DaCosta: So I’m not just saying this because he was involved in the project, but Wynton Marsalis. The Marsalis family is connected with some of my extended family. Antoine Roney is a favorite of mine and [his] band tours the world. I grew up at his house with his kids hearing them rehearsing in the back. While my parents played a lot of jazz music and all kinds of music for me growing up, hearing it live, and in that house, and down the hall was really beautiful and impactful for me.
Wilson: Louis Armstrong. I’ve been playing the piano since I was four years old. My dad was a blues organist and he had a band here in New York City. My mom sang at the Metropolitan Opera and I’ve fallen asleep through Porgy and Bess many a time, but I grew up in a musical household, with the piano and drum set in the living room.
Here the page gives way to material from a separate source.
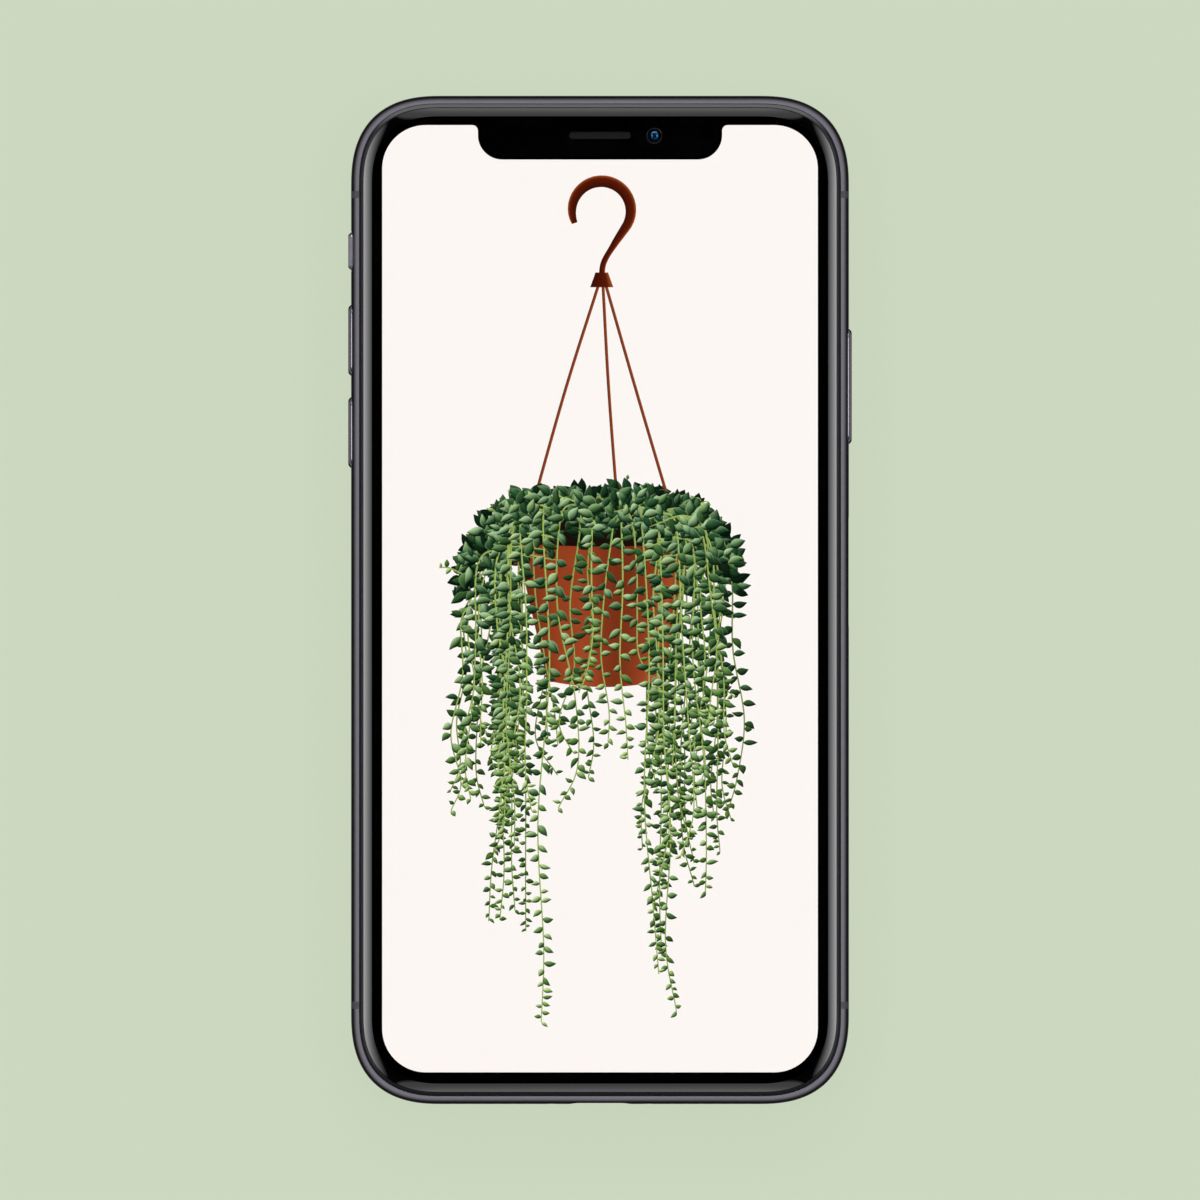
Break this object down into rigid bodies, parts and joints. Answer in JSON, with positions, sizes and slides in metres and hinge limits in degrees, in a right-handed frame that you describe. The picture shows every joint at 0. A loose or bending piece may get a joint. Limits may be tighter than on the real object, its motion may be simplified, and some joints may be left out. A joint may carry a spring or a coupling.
{
  "type": "smartphone",
  "caption": "Slim phone with a notched screen almost to its edges, rounded metal band, glass back with a raised camera island, side keys and a mute lever; lies on its back.",
  "frame": {"origin": "under the middle of the phone, on the surface that it lies on", "axes": "+Z out of the screen, +Y up the screen towards the notch, +X to the right as the screen is read"},
  "size_m": [0.0716, 0.1436, 0.0087],
  "materials": {
    "band": "polished stainless steel with a near-black coating",
    "key": "polished stainless steel with a near-black coating",
    "antenna_break": "dark moulded filler, ground flush",
    "bezel": "black moulded gasket",
    "front_glass": "polished cover glass",
    "mask": "black printed border",
    "screen": "lit screen, cream with a picture of a hanging pot",
    "back_glass": "polished glass, printed dark grey on its inside",
    "lens_ring": "turned steel with a dark coating",
    "lens_glass": "coated lens cover",
    "camera_lens": "coated lens, dark blue",
    "flash": "frosted window over a yellow lamp",
    "mesh": "fine black wire mesh",
    "inner_steel": "stamped steel sheet",
    "board": "lacquered circuit board",
    "battery": "foil pouch in black film",
    "copper": "copper winding and copper-coloured flat cable",
    "module": "black moulded housing",
    "contact": "black moulded tongue with flush contacts"
  },
  "bodies": {
    "case": {"band_top": "band", "band_left": "band", "band_right": "band", "band_bottom": "band", "antenna_break_upper_right": "antenna_break", "antenna_break_lower_right": "antenna_break", "antenna_break_upper_left": "antenna_break", "antenna_break_lower_left": "antenna_break", "front_glass": "front_glass", "display_bezel": "bezel", "display_mask": "mask", "display_panel": "screen", "display_carrier": "inner_steel", "earpiece_mesh": "mesh", "front_camera": "module", "front_camera_lens": "camera_lens", "earpiece_speaker": "module", "infrared_camera": "module", "dot_projector": "module", "sensor_bracket": "inner_steel", "back_glass": "back_glass", "back_plate": "inner_steel", "camera_island": "back_glass", "wide_lens_ring": "lens_ring", "wide_lens_glass": "lens_glass", "wide_camera": "module", "tele_lens_ring": "lens_ring", "tele_lens_glass": "lens_glass", "tele_camera": "module", "flash_window": "flash", "flash_lamp": "module", "mute_switch": "module", "volume_switches": "copper", "side_switch": "copper", "card_tray": "band", "card_reader": "inner_steel", "port_shell": "inner_steel", "port_tongue": "contact", "end_screw_left": "band", "end_screw_right": "band", "loudspeaker_mesh": "mesh", "microphone_mesh": "mesh", "port_cable": "copper", "battery_cable": "copper", "display_cable": "copper", "loudspeaker": "module", "microphone": "module", "haptic_motor": "inner_steel", "charging_coil": "copper", "battery": "battery", "logic_board": "board", "lower_shield": "inner_steel", "upper_shield": "inner_steel"},
    "volume_up": {"volume_up_key": "key"},
    "volume_down": {"volume_down_key": "key"},
    "side": {"side_key": "key"},
    "mute": {"mute_lever": "key"}
  },
  "joints": [
    {"name": "volume_up_press", "type": "slide", "parent": "case", "child": "volume_up", "axis": [1, 0, 0], "range_m": [0, 0.00025], "stiffness_N_per_m": 3000},
    {"name": "volume_down_press", "type": "slide", "parent": "case", "child": "volume_down", "axis": [1, 0, 0], "range_m": [0, 0.00025], "stiffness_N_per_m": 3000},
    {"name": "side_press", "type": "slide", "parent": "case", "child": "side", "axis": [-1, 0, 0], "range_m": [0, 0.00025], "stiffness_N_per_m": 3000},
    {"name": "mute_slide", "type": "slide", "parent": "case", "child": "mute", "axis": [0, 0, -1], "range_m": [0, 0.0013]}
  ]
}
But Louis Armstrong is definitely my favorite jazz musician. All I had known before I started studying about Louis was “Hello Dolly” and “What a Beautiful World” – that’s what we all know. But when I went back, Louis Armstrong in 1926 was Jay-Z, you know what I mean? Like, Jay-Z isn’t even big enough to describe who Louis Armstrong was in 1926. Louis Armstrong was like if Kool Herc, Afrika Bambaataa and Jay-Z had a baby – that was Louis Armstrong. He was the spark that created where we are today.
Harvey: Well, Wynton. I heard a lot of his music during the making of this movie, so I’m definitely a fan. And Dan [Pritzker] has introduced me to some of the music that he’s grown up with and loved, so I’ve got some Louis [Armstrong] of course on my playlist, so I’ve been introduced to jazz, which I wasn’t before. I was strictly an R&B guy, I was strictly a pop guy – some rap maybe, but jazz is a whole other level. So much sophistication goes on in the notes, and you have to listen.
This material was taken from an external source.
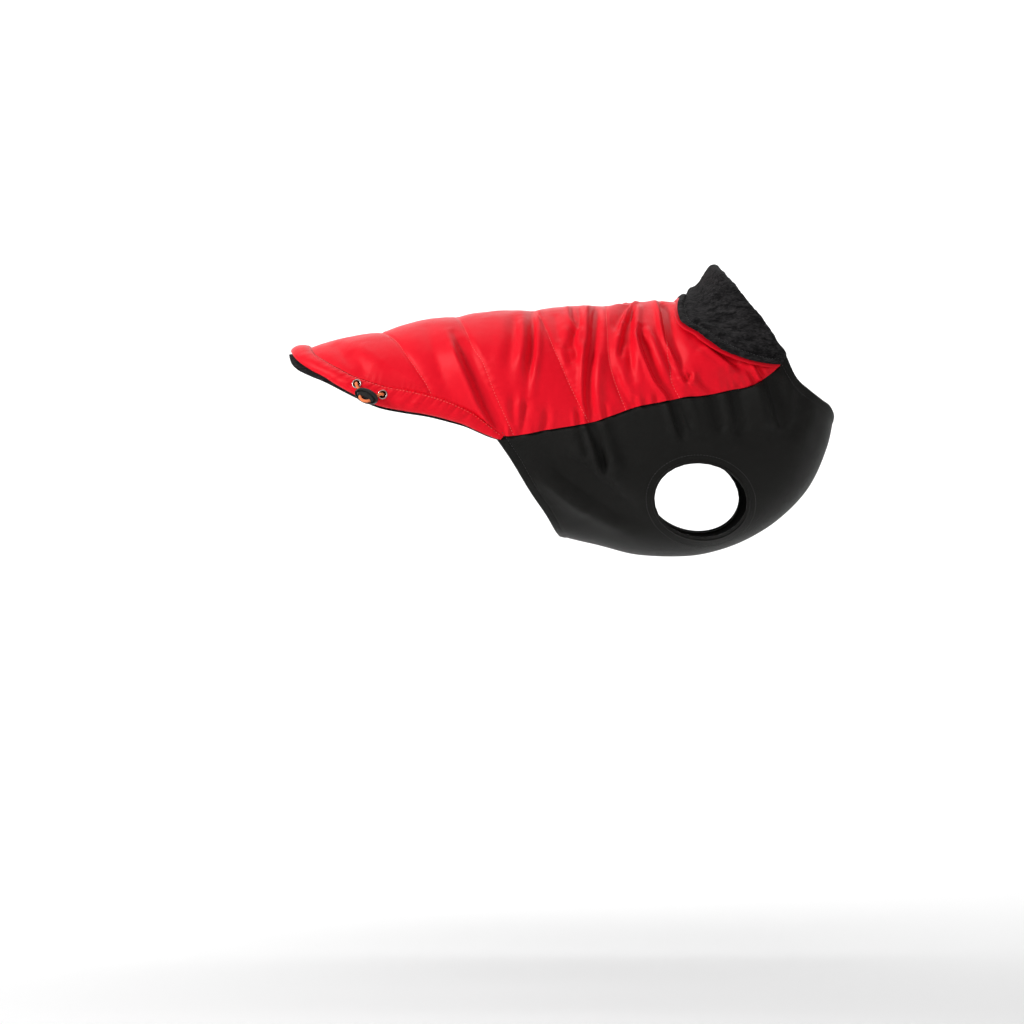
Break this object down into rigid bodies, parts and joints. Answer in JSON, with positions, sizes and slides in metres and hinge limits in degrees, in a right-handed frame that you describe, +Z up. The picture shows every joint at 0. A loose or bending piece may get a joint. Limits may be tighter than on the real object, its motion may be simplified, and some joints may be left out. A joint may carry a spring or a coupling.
{
  "type": "dog jacket",
  "caption": "Quilted back panel with stretch chest panel, turned-down fleece collar and drawcord hem, in its worn, hollow form.",
  "frame": {"origin": "the point of the lining that rests on the wearer's back, on the centre line above the shoulders", "axes": "+X towards the head, -Y towards the wearer's right, +Z up"},
  "size_m": [0.5575, 0.2025, 0.2988],
  "materials": {
    "red_shell": "smooth woven polyester with a soft satin sheen",
    "black_fleece": "brushed polar fleece, matt",
    "black_stretch": "bonded stretch softshell, fine knit face, matt",
    "nickel": "bright nickel plate",
    "black_plastic": "moulded, lightly textured",
    "orange_cord": "braided elastic cord"
  },
  "bodies": {
    "root": {"back_shell": "red_shell", "hem_channel": "red_shell", "collar_shell": "red_shell", "back_lining": "black_fleece", "collar_fleece": "black_fleece", "chest_panel": "black_stretch", "eyelet_rear": "nickel", "eyelet_front": "nickel", "cord_lock": "black_plastic", "drawcord": "orange_cord"}
  },
  "joints": []
}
Why is Bolden such an important movie, and why should someone go and see it?
DaCosta: It’s a gem! There’s so many gaps in history that were missed out on because of the dying of oral traditions and the emergence of things being written. Photography came about around that time, recorded music came about around that time, but Bolden was pre all of that, so today, growing up in a world of social media and Google and Wikipedia, accurate or not, there’s so much information out there. Young people are just so used to getting things really quickly and there’s a limit to that, to how far back you can go, and this is such a huge piece of history – everyone had heard about him back in the day, one of the first rock stars, but then people stopped talking about him because they didn’t have his records. So now, we can finally pay our respects to this king.
Wilson: Because nobody knows [the story], and he was the spark of jazz. He was the spark even past jazz – he was the spark for modern music as we know it today.
Harvey: I love my history. I’m always fascinated in my people and where we come from, what we’ve done, because it was just denied growing up. I never learned anything about the African-American experience in school – I’m talking elementary, high school, college even. They always want to study [others], but you never hear about these very important legendary figures in your own community. So I think if anything, if you just want to become an educated African-American in this country, then please go and see the movie and just who your people are, where they come from, and the music.
Ri’chard: This is like the original pop star, and I think that not only is it a history lesson, seeing just how somebody who was so talented but had some challenges in his life, how he overcame that, but inspired the entire sound that we hear across jazz, blues, rhythm and blues – even what hip-hop is today – that art form started with jazz.